Even with the new ambulance purchase approved, it’ll take months before the new vehicle will be placed into service. With supply chain issues due to the COVID-19 pandemic and other variables, it can take as long as a full year to build out an ambulance, said McDermott. North Riverside is hoping to take possession of the new vehicle by next May.
The new vehicle will be a 2021 Ford F450 Type III with a traditional combustion engine. McDermott described the new vehicle as a stock unit with some modifications being made to accommodate a power stretcher loading system that the village received via a grant.
“We’ll be able to take [the loading system] off the purchase price and also tweak the ambulance to make it more usable for us,” McDermott said.
Although the issue has come to a head this year, the questionable reliability of the village’s two ambulances has been a concern for more than two years, but the village board had not budgeted funds for a new ambulance, instead hoping for grant funding.
The village is awaiting word on its latest grant application for ambulance funding, through FEMA’s Assistance to Firefighters Grant program. Village Administrator Sue Scarpiniti said she did not know when FEMA might announce new grant recipients, but Mayor Joseph Mengoni said on Sept. 7 that the village could no longer afford to wait for grant money to appear.
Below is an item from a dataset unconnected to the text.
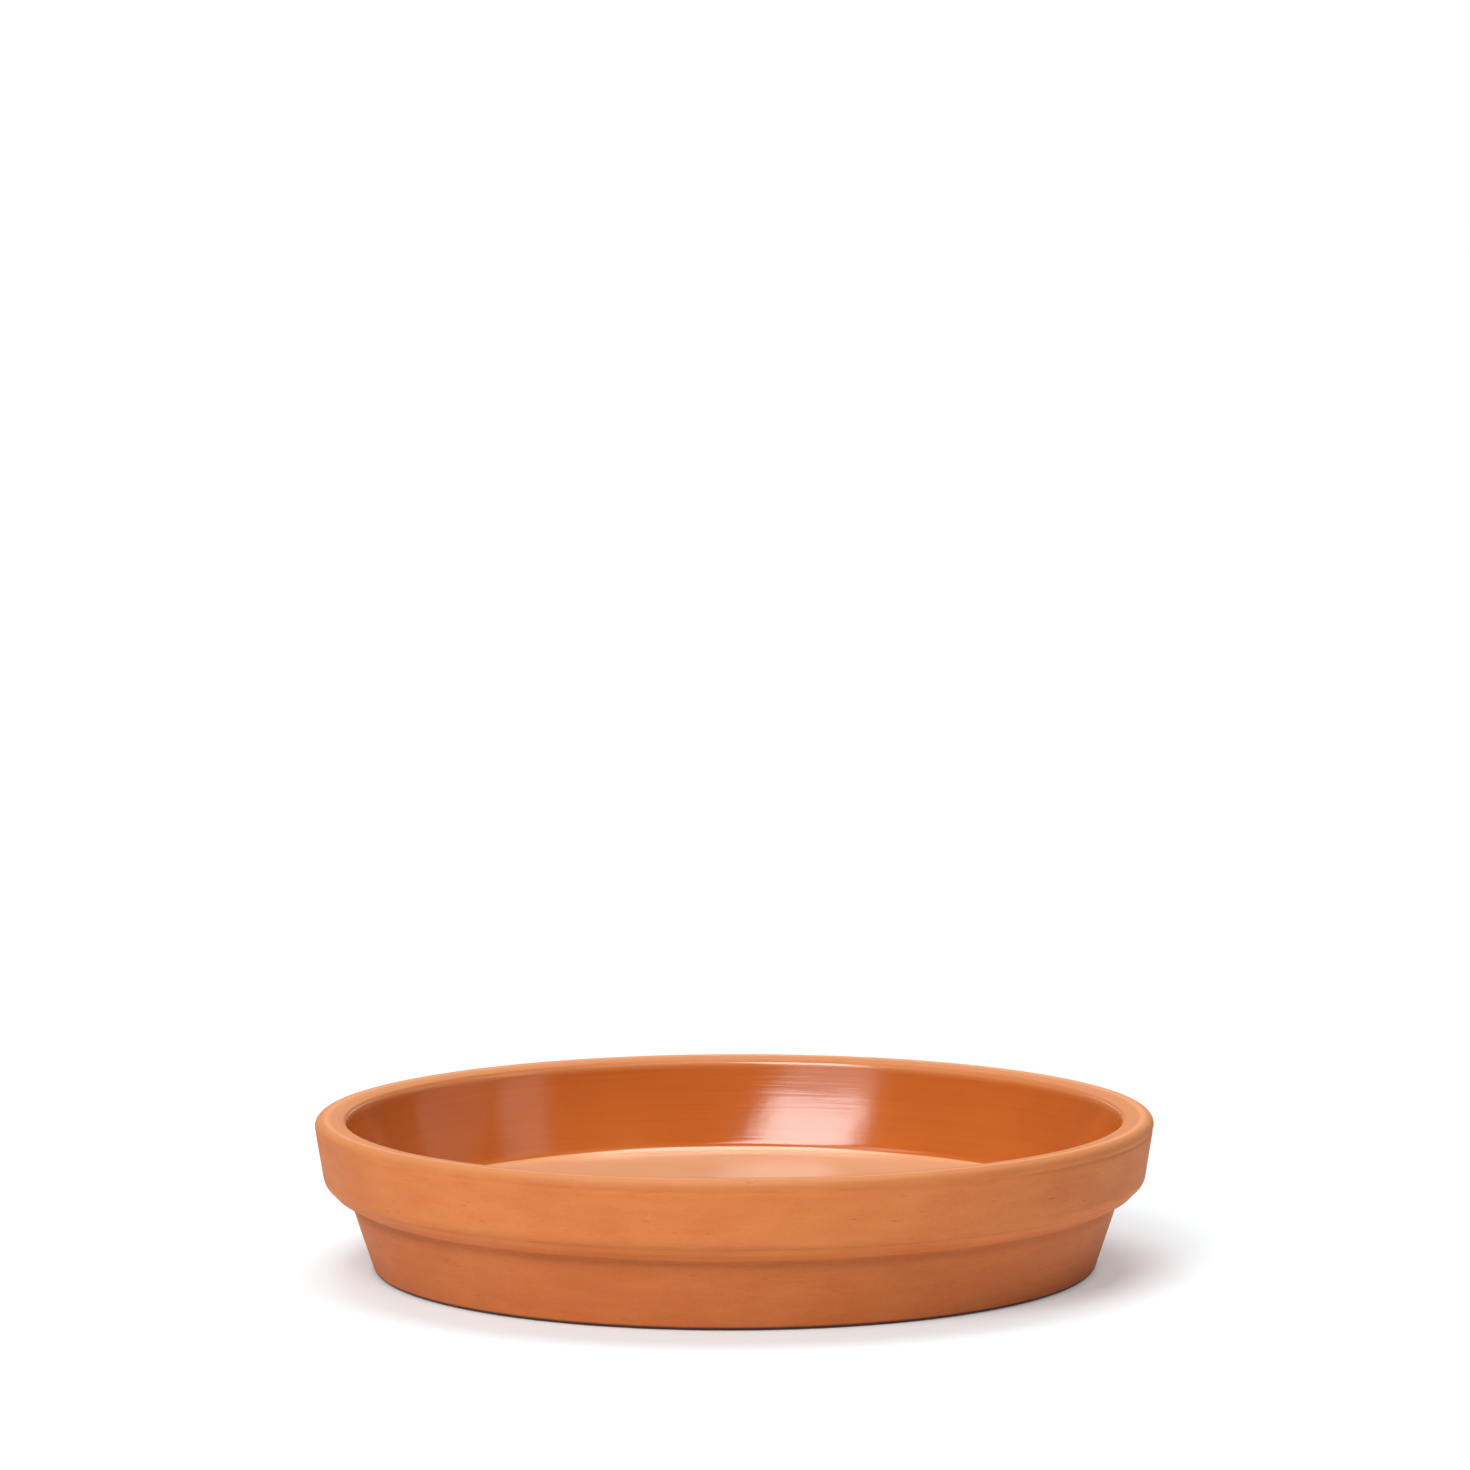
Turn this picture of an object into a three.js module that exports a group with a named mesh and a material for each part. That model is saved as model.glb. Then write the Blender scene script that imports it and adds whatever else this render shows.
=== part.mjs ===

According to Scarpiniti, the village is postponing about $50,000 in scheduled capital projects and redirecting those funds toward the purchase of the new ambulance. She said she is also exploring financing options to see if the village can get good terms on a loan.
If a loan proves too expensive, the balance of the funding will come out of the village’s general operating fund reserve.
If a FEMA grant does come through, Scarpiniti said the village will see if it can retroactively be put toward the ambulance purchase approved on Sept. 7.
“Depending on the grant outcome, we will either try to see if this [recently approved ambulance] qualifies under the award if granted or purchase a second one to replace the backup to ensure both ambulances are new,” Scarpiniti told the Landmark in an email. “A future goal of the department is to look at expanding the ambulance services as we look at our manning levels as a whole.”
The newer of the two ambulances in the North Riverside fleet is a 2009 Ford F450, which is diesel powered but has experienced significant maintenance issues. Until late last week, the ambulance was out of service for two weeks while a service station waited for parts to come in to replace a fuel injector, cooling fan and diesel glow plug module.
During that time, the department relied on its backup ambulance, a 2001 Navistar, whose air-conditioning failed during a stretch of 90-degree weather while the Ford was in the shop and needed emergency repairs from the fire department’s mechanic to keep it in service.
“Our mechanic is great, but he’s not a magician,” McDermott said. “We were fortunate the last time they both went down he was able to fix it.”